It Lives!

The self driving Tesla arrived at Elon Musk’s secret residence, tucked away in the Sierra Nevadas. En route, it had fatally struck 3 pedestrians and run a few tractor trailers off the road, minor inconveniences compared with the importance of the mission at hand. Emerging from the backseat along with the esteemed physician and surgeon, Robert F. Kennedy, Jr., Musk entered his home away from home and opened the concealed door to the elevator by eyeball scan. The pair were conveyed 500 feet beneath the ranch house’s deceptively modest facade to the multi-billion dollar laboratory that had been hewn out of native rock. It had been custom designed for the most monumental and delicate surgical procedure ever known to man. The enormous cost of the project had presented no problem as the funds had been extracted from the combined annual budgets of the Centers for Disease Control, NIH and the Department of Health and Human Services .

The subjects, lying side-by-side on twin operating tables, had already been prepared for the procedure. Putin was sedated by an IV drip of Putinka vodka, his personal brand that had earned him a half billion dollars while massively contributing to the soaring alcohol related death rate of Russians, and Trump, sedated by a ketchup laced solution of Big Macs and fries, which had been contributing to cardiac deaths in the United States for many decades. But, as fate would have it, not to his.

Dr. Kennedy wasted no time implementing the incredible skills imparted to him during the time his brain had been infested by a parasite. There was no reason for him to scrub, gown or glove since he knew infectious disease was a myth promulgated by the corrupt so-called experts. These fools had already been relieved of their wasteful government jobs. Complex though the procedure was, it was made easier by the fact that the synchronization of the two brains required only the lower centers of the Trump brain to remain in place maintaining his autonomic functions. The higher centers of logic and reason had always lain dormant, and therefore, were of no more use to Trump in his state of sedation than they had been when he had been conscious.

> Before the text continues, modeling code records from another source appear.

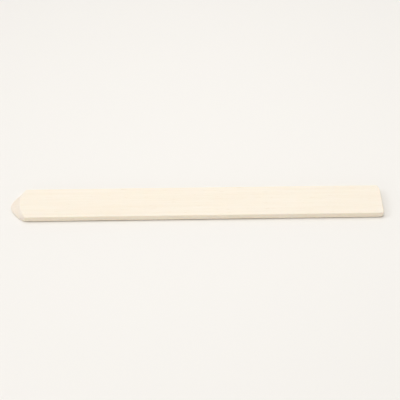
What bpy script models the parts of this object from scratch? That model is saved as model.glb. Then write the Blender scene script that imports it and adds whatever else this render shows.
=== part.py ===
"""Bone folder: a flat hand tool for creasing and burnishing paper, carved from one strip of bone.

Frame: metres, +Z up. +X runs along the length, from the rounded nose to the squared butt, and +Y
runs across the width. The origin is under the middle of the folder, which lies flat on Z = 0.
"""
import math

import bmesh
import bpy

# Driving dimensions
LENGTH = 0.200
WIDTH = 0.0214
THICKNESS = 0.0036
ARRIS_RADIUS = 0.0006      # rounding of the long edges and of the butt's edges, above and below

# Nose: an arch in plan, a quarter of a superellipse on each side of the tip
NOSE_LENGTH = 0.0091       # from the tip back to the shoulders, where the sides become parallel
FAR_EXPONENT = 1.7         # on the +Y side; 1 would be a straight-sided point, 2 an ellipse
NEAR_EXPONENT = 1.5        # on the -Y side

# Bevel: ground on the upper side of the nose, from a curved crest down to a thin edge
TIP_EDGE = 0.0006          # height of the thin edge
CREST_SETBACK = 0.0052     # from the tip back to the crest
CREST_RADIUS = 0.020       # the crest is an arc in plan
CREST_OFFSET = 0.001       # the arc is centred a little to +Y, as on a nose ground by hand

# Butt: square to the sides, each corner rounded by a quarter ellipse (its reach along X, along Y)
FAR_CORNER = (0.0019, 0.0062)
NEAR_CORNER = (0.0010, 0.0022)

# Fineness
NOSE_STEPS = 14            # outline segments from a shoulder to the tip
CORNER_STEPS = 8           # outline segments around a corner of the butt
BEVEL_STEPS = 48           # facets across the ground bevel
ARRIS_STEPS = 4            # facets around an arris

# The cutter stands off the outline by a hair and runs past the blank
HAIR = 0.00002
OVERRUN = 0.0003
CUTTER_MARGIN = 0.002

TIP_X = -LENGTH / 2
BUTT_X = LENGTH / 2
HALF_WIDTH = WIDTH / 2


def clear_scene():
    """Remove whatever objects the open file holds."""
    for item in list(bpy.data.objects):
        bpy.data.objects.remove(item, do_unlink=True)


def new_collection(name):
    """Add an empty collection to the scene."""
    collection = bpy.data.collections.new(name)
    bpy.context.scene.collection.children.link(collection)
    return collection


def bone_material():
    """Cream bone with a satin polish."""
    material = bpy.data.materials.new("bone")
    material.use_nodes = True
    shader = material.node_tree.nodes["Principled BSDF"]
    shader.inputs["Base Color"].default_value = (0.93, 0.86, 0.71, 1.0)
    shader.inputs["Roughness"].default_value = 0.42
    shader.inputs["Metallic"].default_value = 0.0
    return material


def nose_exponent(y):
    """The exponent of the superellipse on the side of the tip that y is on."""
    return FAR_EXPONENT if y > 0 else NEAR_EXPONENT


def nose_edge_x(y):
    """X of the nose's outline at y from the centre line, level past the shoulders."""
    exponent = nose_exponent(y)
    across = min(1.0, abs(y) / HALF_WIDTH)
    along = (1.0 - across**exponent) ** (1.0 / exponent)
    return TIP_X + NOSE_LENGTH * (1.0 - along)


def crest_x(y):
    """X of the crest, the arc where the ground bevel meets the flat upper face."""
    sideways = y - CREST_OFFSET
    centre_x = TIP_X + CREST_SETBACK + CREST_RADIUS
    return centre_x - math.sqrt(CREST_RADIUS**2 - sideways**2)


def bevel_x(y, z):
    """X of the ground bevel at a height z: straight lines run from the thin edge to the crest."""
    edge = nose_edge_x(y) - HAIR
    crest = max(crest_x(y), edge)
    rise = (z - TIP_EDGE) / (THICKNESS - TIP_EDGE)
    return edge + (crest - edge) * rise


def nose_points():
    """The arch from the +Y shoulder around the tip to the -Y shoulder."""
    points = []
    for step in range(NOSE_STEPS, -NOSE_STEPS - 1, -1):
        angle = math.pi / 2 * step / NOSE_STEPS
        across = math.copysign(abs(math.sin(angle)) ** (2 / nose_exponent(step)), step)
        y = HALF_WIDTH * across
        points.append((nose_edge_x(y), y))
    return points


def corner_points(reach, side, turn):
    """A quarter ellipse at a corner of the butt, on the +Y (side 1) or -Y (side -1) edge.

    turn is 1 to run from the end face to the long side, and -1 for the way back.
    """
    reach_x, reach_y = reach
    points = []
    for step in range(CORNER_STEPS + 1):
        angle = math.pi / 2 * step / CORNER_STEPS
        x = BUTT_X - reach_x * (1.0 - math.cos(angle))
        y = side * (HALF_WIDTH - reach_y * (1.0 - math.sin(angle)))
        points.append((x, y))
    return points[::turn]


def outline_points():
    """The folder's outline in plan, anticlockwise from the +Y shoulder of the nose."""
    near = corner_points(NEAR_CORNER, -1, -1)
    far = corner_points(FAR_CORNER, 1, 1)
    return nose_points() + near + far


def outline_curve(name, points, thickness):
    """A flat outline as a filled 2D curve, extruded to a thickness and standing on Z = 0."""
    curve = bpy.data.curves.new(name, "CURVE")
    curve.dimensions = "2D"
    curve.fill_mode = "BOTH"
    curve.extrude = thickness / 2
    spline = curve.splines.new("POLY")
    spline.points.add(len(points) - 1)
    for point, (x, y) in zip(spline.points, points):
        point.co = (x, y, 0.0, 1.0)
    spline.use_cyclic_u = True
    item = bpy.data.objects.new(name, curve)
    item.location.z = thickness / 2
    return item


def curve_to_mesh(curve_item, name, collection):
    """Replace a curve object by a mesh object whose caps are welded on and free of inner edges."""
    bpy.context.scene.collection.objects.link(curve_item)
    bpy.context.view_layer.update()
    evaluated = curve_item.evaluated_get(bpy.context.evaluated_depsgraph_get())
    mesh = bpy.data.meshes.new_from_object(evaluated)
    mesh.name = name
    work = bmesh.new()
    work.from_mesh(mesh)
    bmesh.ops.remove_doubles(work, verts=work.verts, dist=1e-6)
    bmesh.ops.dissolve_limit(work, angle_limit=1e-3, verts=work.verts, edges=work.edges)
    bmesh.ops.recalc_face_normals(work, faces=work.faces)
    work.to_mesh(mesh)
    work.free()
    item = bpy.data.objects.new(name, mesh)
    item.matrix_world = curve_item.matrix_world.copy()
    collection.objects.link(item)
    bpy.data.objects.remove(curve_item, do_unlink=True)
    return item


def loft(name, sections, collection):
    """A closed body through sections of equally many points, first section lowest."""
    work = bmesh.new()
    rings = [[work.verts.new(point) for point in section] for section in sections]
    for lower, upper in zip(rings, rings[1:]):
        for index in range(len(lower)):
            after = (index + 1) % len(lower)
            work.faces.new((lower[index], lower[after], upper[after], upper[index]))
    work.faces.new(rings[0][::-1])
    work.faces.new(rings[-1])
    bmesh.ops.triangulate(work, faces=work.faces)
    bmesh.ops.recalc_face_normals(work, faces=work.faces)
    mesh = bpy.data.meshes.new(name)
    work.to_mesh(mesh)
    work.free()
    item = bpy.data.objects.new(name, mesh)
    collection.objects.link(item)
    return item


def nose_waste_section(z):
    """What the grinding takes away at a height z: from the bevel out past the tip and both sides."""
    reach_y = HALF_WIDTH + CUTTER_MARGIN
    outer_x = TIP_X - CUTTER_MARGIN
    section = [(outer_x, reach_y, z), (outer_x, -reach_y, z)]
    for step in range(BEVEL_STEPS + 1):
        y = reach_y * (2 * step / BEVEL_STEPS - 1)
        section.append((bevel_x(y, z), y, z))
    return section


def nose_waste(collection):
    """The cutter for the nose's bevel, a loft between the thin edge's arch and the crest's arc."""
    heights = (TIP_EDGE - OVERRUN, THICKNESS + OVERRUN)
    waste = loft("nose_waste", [nose_waste_section(z) for z in heights], collection)
    waste.hide_render = True
    waste.display_type = "WIRE"
    return waste


def round_arrises(item):
    """Round the sharp edges above and below, leaving the outline's own shallow turns."""
    bevel = item.modifiers.new("arrises", "BEVEL")
    bevel.width = ARRIS_RADIUS
    bevel.segments = ARRIS_STEPS
    bevel.limit_method = "ANGLE"
    bevel.angle_limit = math.radians(40)


def grind_nose(item, waste):
    """Take the bevel's waste off the nose."""
    cut = item.modifiers.new("nose_bevel", "BOOLEAN")
    cut.operation = "DIFFERENCE"
    cut.object = waste
    cut.solver = "EXACT"


def folder_blade(parts, cutters):
    """The whole folder: a strip cut to outline, its arrises rounded, then its nose ground."""
    outline = outline_curve("blade_outline", outline_points(), THICKNESS)
    blade = curve_to_mesh(outline, "folder_blade", parts)
    blade.data.materials.append(bone_material())
    round_arrises(blade)
    grind_nose(blade, nose_waste(cutters))
    return blade


def main():
    clear_scene()
    parts = new_collection("bone_folder")
    cutters = new_collection("cutters")
    folder_blade(parts, cutters)


main()
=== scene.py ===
"""Looks for the bone folder: a hand-finished blade of polished bone on a pale sheet.

Everything is in metres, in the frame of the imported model: +X from the nose to the butt, +Y across
the width and +Z up, with the folder lying on Z = 0.
"""

import math

import bpy
import numpy as np
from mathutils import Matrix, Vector, noise


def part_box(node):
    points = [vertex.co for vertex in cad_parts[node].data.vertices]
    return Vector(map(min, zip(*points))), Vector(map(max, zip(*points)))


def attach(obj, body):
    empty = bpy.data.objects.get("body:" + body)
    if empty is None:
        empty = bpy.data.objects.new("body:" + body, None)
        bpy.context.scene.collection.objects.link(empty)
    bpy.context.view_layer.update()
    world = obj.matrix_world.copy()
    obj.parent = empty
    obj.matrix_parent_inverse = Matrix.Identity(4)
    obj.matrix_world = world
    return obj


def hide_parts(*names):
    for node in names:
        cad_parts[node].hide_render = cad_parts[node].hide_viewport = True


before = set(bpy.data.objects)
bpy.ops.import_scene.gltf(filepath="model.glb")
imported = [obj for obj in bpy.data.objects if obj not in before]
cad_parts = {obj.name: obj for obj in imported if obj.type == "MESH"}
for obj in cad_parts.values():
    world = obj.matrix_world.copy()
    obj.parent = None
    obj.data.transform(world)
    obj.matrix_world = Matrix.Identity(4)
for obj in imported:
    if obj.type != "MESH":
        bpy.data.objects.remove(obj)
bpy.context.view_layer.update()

NODE = "folder_blade"
LOW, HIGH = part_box(NODE)
TIP_X = LOW.x
BUTT_X = HIGH.x
HALF_WIDTH = (HIGH.y - LOW.y) / 2
THICKNESS = HIGH.z - LOW.z

# Nose in plan: a quarter of a superellipse on each side of the tip
NOSE_LENGTH = 0.0091
FAR_EXPONENT = 1.7          # on the +Y side
NEAR_EXPONENT = 1.5         # on the -Y side

# Bevel on the upper side of the nose, from the crest down to a thin edge
CREST_SETBACK = 0.0052
CREST_RADIUS = 0.020
CREST_OFFSET = 0.001
CREST_SOFTNESS = 0.00022    # how far the height is rounded off where the bevel meets the top
THIN_EDGE = 0.00070         # height of the thin edge along the nose
SHOULDER_FADE = 0.0016      # the bevel gives way to the full side where it is narrower than this
LEAST_BEVEL = 0.0002        # the bevel's slope is reckoned over no less than this
GROUND_FADE = 0.0004        # the ground finish fades out over this much, at the crest

# Butt: each corner rounded by a quarter ellipse (its reach along X, along Y)
FAR_CORNER = (0.0019, 0.0062)
NEAR_CORNER = (0.0010, 0.0022)

# Arrises, each a quarter ellipse: how far it reaches in across the face, and its height
UPPER_ARRIS = (0.00055, 0.00055)
LOWER_ARRIS = (0.0014, 0.00060)
NOSE_UPPER_ARRIS = (0.00014, 0.00014)
NOSE_LOWER_ARRIS = (0.0012, 0.00032)
NOSE_FADE = 0.0020          # the nose's arrises are whole where the bevel is wider than this
WORN_LOWER_ARRIS = (0.0014, 0.0012)     # under the butt's -Y corner
WORN_REACH = 0.0032         # how far from that corner the wear goes
ARRIS_UNEVENNESS = 0.2      # share by which a hand-made arris varies
ARRIS_NOISE = (60.0, 60.0, 0.3)         # features per metre along X and Y, and a layer of its own

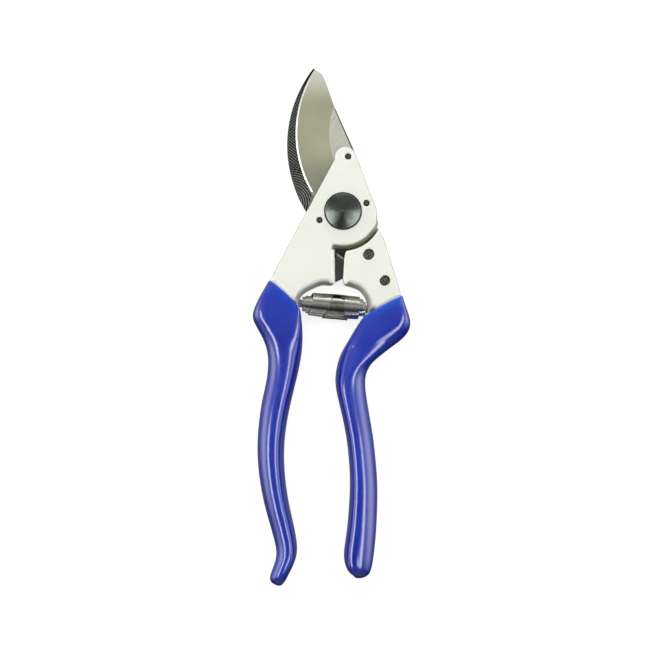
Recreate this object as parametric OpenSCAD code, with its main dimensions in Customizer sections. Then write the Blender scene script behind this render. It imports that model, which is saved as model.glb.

Amid the cloud shrouded mountain tops towering over the lab, thunder rumbled and lightning flashed, its energy coursing through rods that carried it into the banks of lithium batteries that would store the power needed to activate the brains once they had been revised. With a skill that could be acquired only through rigorous study of QAnon and X information sources, the esteemed physician proceeded to combine the gray matters of the two leaders into two new cortexes that would simultaneously produce identical thoughts in the two subjects. After several grueling, painstaking hours of microsurgery, the brains were ready to be activated. The skulls were closed and the massive electrical jolt was released.

After a brief period of convulsing, the subjects rose as one from their respective tables. In a burst of maniacal laughter, Dr. Kennedy cried out “I’ve done it! I’ve done it! I have created the dual Donamir Putrump monsters!” He was removed to a padded cell and sedated, his usefulness now spent.

After the appropriate post-op recovery period, the twin Putrumps engaged in high-level talks that were, of course, unrecorded. They were whisked off to San Francisco from which Air Force One carried them to the nation’s capitol. There they appeared at a joint press conference in which they explained that Ukraine had lured unwary Russian troops into their territory where vicious Ukrainian troops had proceeded, for no reason, to attack them. All the while Musk, who had grown a little mustache under his nose, stood at attention, his right arm raised in a salute which he later explained was merely his way of waving to the adoring crowd, reported to be in the millions, who’d gathered to witness the revelation that explained Ukrainian aggression against a beleaguered and innocent Russia.

The Putrumps outlined the peace plan they had agreed upon independent of Ukrainian or E.U.representation. Their resolution to the Ukraine special operation was elegant in its simplicity. Zelensky would be imprisoned in a gulag and the territory formerly known as Ukraine would be divided up between Russia and the United States who would share in its rare mineral wealth. America’s share of those resources would pass free of charge to Musk who would use them to build charging stations and batteries for his vehicles and propellants for his space ships. Russia’s Putrump would sell Russia’s share to any nation that would use it for any purpose. The proceeds would pass directly into his secret bank accounts.. The citizens of the former Ukraine would be deported to the new American colonies of Gaza, Greenland, Panama, and Canada, where they would happily resume their inconsequential lives. The elegance of this plan was immediately recognized by those gathered and conveyed via the legitimate news sources that were permitted to cover the event. Barred from the event were the New York Times, Reuters, A.P and the rest of the “lame stream press” news services, who would have served only to confuse readers.

Thanks to Musk, the medical genius of Dr. Kennedy and those twin leaders, a new world order had been born. The rejoicing of the masses reverberated among all nations.